Reproduce exactly the lines from the one containing "assert len(brake_drum.solids()) == 1" down to the one containing "cad_parts[node].hide_render = cad_parts[node].hide_viewport", including both of those lines, and nothing else.

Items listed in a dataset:
- - - - - - -

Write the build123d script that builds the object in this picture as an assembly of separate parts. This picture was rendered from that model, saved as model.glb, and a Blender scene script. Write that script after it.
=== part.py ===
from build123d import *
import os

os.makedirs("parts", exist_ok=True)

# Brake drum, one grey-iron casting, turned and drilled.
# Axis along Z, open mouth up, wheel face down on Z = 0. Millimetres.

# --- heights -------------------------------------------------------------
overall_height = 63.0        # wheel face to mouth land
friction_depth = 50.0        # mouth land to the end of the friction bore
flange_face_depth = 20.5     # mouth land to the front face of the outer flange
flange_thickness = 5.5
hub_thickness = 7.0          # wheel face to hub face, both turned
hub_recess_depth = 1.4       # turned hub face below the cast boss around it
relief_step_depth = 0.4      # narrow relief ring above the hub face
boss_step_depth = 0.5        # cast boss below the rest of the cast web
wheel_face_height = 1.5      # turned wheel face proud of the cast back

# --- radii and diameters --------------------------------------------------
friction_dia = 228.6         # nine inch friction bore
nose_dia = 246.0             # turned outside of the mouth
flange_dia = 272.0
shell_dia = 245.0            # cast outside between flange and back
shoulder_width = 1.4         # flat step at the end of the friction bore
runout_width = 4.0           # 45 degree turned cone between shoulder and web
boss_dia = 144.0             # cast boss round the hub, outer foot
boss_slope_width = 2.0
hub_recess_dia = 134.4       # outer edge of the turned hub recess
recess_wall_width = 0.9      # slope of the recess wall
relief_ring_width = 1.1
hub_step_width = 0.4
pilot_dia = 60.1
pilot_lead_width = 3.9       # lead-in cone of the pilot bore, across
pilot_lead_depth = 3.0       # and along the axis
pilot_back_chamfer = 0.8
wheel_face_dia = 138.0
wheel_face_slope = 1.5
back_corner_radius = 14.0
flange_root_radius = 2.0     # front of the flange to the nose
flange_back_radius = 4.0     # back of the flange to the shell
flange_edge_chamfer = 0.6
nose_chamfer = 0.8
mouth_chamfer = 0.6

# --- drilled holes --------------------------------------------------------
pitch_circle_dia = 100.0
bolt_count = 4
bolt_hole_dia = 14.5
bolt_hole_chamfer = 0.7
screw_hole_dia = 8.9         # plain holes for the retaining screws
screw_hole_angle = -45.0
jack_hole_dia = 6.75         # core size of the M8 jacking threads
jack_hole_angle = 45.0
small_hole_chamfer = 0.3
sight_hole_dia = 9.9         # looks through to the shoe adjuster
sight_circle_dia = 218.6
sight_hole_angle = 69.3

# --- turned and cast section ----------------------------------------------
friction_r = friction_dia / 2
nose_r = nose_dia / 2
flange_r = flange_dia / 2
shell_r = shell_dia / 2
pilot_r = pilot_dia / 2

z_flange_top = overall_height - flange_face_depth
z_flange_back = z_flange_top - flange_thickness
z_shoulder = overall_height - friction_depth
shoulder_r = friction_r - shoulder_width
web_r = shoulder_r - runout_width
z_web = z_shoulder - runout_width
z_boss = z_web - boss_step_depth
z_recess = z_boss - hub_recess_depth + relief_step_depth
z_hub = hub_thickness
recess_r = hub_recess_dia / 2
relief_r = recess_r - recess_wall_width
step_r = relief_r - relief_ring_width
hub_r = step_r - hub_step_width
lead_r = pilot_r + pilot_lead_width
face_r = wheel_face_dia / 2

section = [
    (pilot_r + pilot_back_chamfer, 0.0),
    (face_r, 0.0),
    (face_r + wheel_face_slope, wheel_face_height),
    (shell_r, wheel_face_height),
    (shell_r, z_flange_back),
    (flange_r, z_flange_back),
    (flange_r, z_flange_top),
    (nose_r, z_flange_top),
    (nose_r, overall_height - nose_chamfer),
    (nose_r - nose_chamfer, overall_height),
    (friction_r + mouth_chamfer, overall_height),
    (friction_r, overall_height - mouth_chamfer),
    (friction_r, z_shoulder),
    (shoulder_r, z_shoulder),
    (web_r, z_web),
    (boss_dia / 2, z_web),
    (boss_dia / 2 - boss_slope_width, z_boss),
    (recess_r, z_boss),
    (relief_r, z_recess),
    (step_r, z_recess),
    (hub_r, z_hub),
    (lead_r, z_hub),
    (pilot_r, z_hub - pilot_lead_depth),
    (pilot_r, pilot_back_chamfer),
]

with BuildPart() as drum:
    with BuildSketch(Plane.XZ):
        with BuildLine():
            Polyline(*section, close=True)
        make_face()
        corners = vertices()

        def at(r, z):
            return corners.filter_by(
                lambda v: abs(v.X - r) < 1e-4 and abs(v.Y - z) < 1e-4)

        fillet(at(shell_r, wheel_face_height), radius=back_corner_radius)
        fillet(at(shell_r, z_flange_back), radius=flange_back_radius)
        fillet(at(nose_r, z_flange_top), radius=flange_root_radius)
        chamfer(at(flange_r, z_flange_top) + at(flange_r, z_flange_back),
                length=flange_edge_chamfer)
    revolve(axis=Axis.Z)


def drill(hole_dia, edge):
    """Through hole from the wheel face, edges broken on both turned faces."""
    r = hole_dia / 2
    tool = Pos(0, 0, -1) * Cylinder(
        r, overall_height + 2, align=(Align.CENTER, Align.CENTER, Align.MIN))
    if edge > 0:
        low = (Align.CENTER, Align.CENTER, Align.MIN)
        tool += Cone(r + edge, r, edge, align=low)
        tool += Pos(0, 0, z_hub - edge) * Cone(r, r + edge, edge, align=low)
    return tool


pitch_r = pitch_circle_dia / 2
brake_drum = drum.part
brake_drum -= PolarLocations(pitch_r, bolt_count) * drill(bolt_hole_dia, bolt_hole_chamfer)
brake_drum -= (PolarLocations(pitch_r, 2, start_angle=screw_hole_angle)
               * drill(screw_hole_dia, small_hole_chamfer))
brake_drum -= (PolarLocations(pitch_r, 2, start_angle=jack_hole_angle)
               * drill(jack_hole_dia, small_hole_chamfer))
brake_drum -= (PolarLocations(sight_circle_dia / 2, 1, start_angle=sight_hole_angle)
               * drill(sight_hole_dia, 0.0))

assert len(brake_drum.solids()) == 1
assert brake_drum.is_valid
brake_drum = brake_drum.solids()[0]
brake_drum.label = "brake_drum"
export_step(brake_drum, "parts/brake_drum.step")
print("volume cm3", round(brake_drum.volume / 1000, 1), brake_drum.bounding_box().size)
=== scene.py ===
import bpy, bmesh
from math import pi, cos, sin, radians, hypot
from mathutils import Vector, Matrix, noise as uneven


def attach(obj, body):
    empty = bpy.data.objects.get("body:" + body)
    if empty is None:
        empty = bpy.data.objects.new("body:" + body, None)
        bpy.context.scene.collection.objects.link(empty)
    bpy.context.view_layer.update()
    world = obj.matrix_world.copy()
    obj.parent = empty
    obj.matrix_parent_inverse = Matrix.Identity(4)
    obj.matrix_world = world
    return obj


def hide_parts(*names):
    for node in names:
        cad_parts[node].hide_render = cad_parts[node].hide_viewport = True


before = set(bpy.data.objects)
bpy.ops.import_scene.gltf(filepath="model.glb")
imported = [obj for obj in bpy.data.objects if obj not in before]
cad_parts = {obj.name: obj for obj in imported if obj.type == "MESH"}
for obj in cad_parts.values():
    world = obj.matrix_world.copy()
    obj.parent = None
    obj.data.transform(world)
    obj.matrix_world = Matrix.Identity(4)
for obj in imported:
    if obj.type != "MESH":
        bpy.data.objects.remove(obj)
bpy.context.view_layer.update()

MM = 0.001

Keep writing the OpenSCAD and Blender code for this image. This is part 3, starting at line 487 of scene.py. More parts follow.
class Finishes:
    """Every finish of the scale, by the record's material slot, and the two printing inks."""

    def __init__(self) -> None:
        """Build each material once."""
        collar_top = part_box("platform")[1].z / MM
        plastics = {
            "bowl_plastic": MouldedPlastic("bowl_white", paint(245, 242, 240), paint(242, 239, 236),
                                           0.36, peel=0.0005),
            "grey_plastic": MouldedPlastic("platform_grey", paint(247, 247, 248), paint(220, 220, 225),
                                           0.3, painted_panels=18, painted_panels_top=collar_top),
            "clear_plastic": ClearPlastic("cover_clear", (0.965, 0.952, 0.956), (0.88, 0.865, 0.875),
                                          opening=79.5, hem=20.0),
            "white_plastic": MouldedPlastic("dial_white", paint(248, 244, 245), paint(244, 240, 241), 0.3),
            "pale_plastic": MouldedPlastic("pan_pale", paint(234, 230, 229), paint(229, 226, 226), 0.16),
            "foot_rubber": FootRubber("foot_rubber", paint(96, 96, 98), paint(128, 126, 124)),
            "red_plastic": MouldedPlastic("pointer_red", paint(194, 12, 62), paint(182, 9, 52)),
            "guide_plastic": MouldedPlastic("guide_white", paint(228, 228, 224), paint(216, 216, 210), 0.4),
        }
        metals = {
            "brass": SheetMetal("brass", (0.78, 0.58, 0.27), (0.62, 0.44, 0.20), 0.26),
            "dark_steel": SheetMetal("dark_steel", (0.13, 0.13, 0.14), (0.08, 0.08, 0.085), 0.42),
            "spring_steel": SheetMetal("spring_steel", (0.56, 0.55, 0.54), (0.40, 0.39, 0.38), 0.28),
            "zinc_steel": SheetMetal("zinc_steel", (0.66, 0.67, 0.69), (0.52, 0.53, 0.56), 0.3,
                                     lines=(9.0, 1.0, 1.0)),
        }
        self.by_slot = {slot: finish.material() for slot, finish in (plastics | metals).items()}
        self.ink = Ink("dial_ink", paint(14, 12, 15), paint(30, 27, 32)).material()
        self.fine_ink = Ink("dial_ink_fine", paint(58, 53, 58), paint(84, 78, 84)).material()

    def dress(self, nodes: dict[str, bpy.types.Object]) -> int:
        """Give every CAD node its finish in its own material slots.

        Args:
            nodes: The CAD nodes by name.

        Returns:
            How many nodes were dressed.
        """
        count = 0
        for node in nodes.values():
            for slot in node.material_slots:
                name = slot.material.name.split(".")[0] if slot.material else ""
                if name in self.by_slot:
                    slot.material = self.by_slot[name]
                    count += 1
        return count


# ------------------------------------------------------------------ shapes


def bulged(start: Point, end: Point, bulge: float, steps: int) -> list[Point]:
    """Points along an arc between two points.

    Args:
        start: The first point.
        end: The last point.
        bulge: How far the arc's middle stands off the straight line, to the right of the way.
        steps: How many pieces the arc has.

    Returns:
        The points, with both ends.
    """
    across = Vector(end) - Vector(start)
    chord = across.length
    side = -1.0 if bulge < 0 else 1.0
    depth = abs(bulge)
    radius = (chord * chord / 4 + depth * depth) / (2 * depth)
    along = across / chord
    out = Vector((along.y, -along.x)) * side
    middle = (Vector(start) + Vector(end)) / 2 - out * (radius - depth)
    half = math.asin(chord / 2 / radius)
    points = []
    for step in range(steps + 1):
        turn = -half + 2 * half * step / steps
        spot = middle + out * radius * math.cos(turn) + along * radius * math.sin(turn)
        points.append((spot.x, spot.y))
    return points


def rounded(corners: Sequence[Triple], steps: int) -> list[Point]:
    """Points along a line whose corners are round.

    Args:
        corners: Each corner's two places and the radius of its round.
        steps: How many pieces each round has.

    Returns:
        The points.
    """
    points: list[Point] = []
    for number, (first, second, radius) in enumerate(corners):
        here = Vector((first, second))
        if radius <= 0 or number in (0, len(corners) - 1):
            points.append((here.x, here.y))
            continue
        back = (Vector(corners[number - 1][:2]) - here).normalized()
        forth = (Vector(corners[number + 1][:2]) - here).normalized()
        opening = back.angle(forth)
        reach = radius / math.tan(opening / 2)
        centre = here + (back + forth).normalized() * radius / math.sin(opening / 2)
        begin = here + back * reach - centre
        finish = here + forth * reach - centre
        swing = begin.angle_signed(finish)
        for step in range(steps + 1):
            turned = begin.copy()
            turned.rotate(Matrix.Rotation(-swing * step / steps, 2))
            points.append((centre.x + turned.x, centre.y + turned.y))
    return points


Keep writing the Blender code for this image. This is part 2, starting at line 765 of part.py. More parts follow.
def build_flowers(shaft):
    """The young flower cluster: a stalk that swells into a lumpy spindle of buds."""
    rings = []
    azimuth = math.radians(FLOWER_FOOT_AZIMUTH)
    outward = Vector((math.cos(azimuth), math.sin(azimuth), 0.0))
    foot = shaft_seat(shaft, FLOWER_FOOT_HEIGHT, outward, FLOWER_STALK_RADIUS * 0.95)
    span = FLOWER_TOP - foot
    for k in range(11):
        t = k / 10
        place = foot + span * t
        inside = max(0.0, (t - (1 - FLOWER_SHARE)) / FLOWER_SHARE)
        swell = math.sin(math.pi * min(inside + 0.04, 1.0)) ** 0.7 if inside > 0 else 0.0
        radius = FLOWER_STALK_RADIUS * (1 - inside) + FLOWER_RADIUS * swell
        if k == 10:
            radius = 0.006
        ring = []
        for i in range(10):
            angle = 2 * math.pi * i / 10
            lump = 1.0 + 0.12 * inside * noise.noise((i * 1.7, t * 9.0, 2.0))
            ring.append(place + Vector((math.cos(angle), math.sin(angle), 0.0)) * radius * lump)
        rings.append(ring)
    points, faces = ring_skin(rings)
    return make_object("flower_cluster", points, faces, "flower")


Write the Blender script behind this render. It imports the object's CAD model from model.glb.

- - - - - - -

• _Exercise answer_
assert len(brake_drum.solids()) == 1
assert brake_drum.is_valid
brake_drum = brake_drum.solids()[0]
brake_drum.label = "brake_drum"
export_step(brake_drum, "parts/brake_drum.step")
print("volume cm3", round(brake_drum.volume / 1000, 1), brake_drum.bounding_box().size)
=== scene.py ===
import bpy, bmesh
from math import pi, cos, sin, radians, hypot
from mathutils import Vector, Matrix, noise as uneven


def attach(obj, body):
    empty = bpy.data.objects.get("body:" + body)
    if empty is None:
        empty = bpy.data.objects.new("body:" + body, None)
        bpy.context.scene.collection.objects.link(empty)
    bpy.context.view_layer.update()
    world = obj.matrix_world.copy()
    obj.parent = empty
    obj.matrix_parent_inverse = Matrix.Identity(4)
    obj.matrix_world = world
    return obj


def hide_parts(*names):
    for node in names:
        cad_parts[node].hide_render = cad_parts[node].hide_viewport = True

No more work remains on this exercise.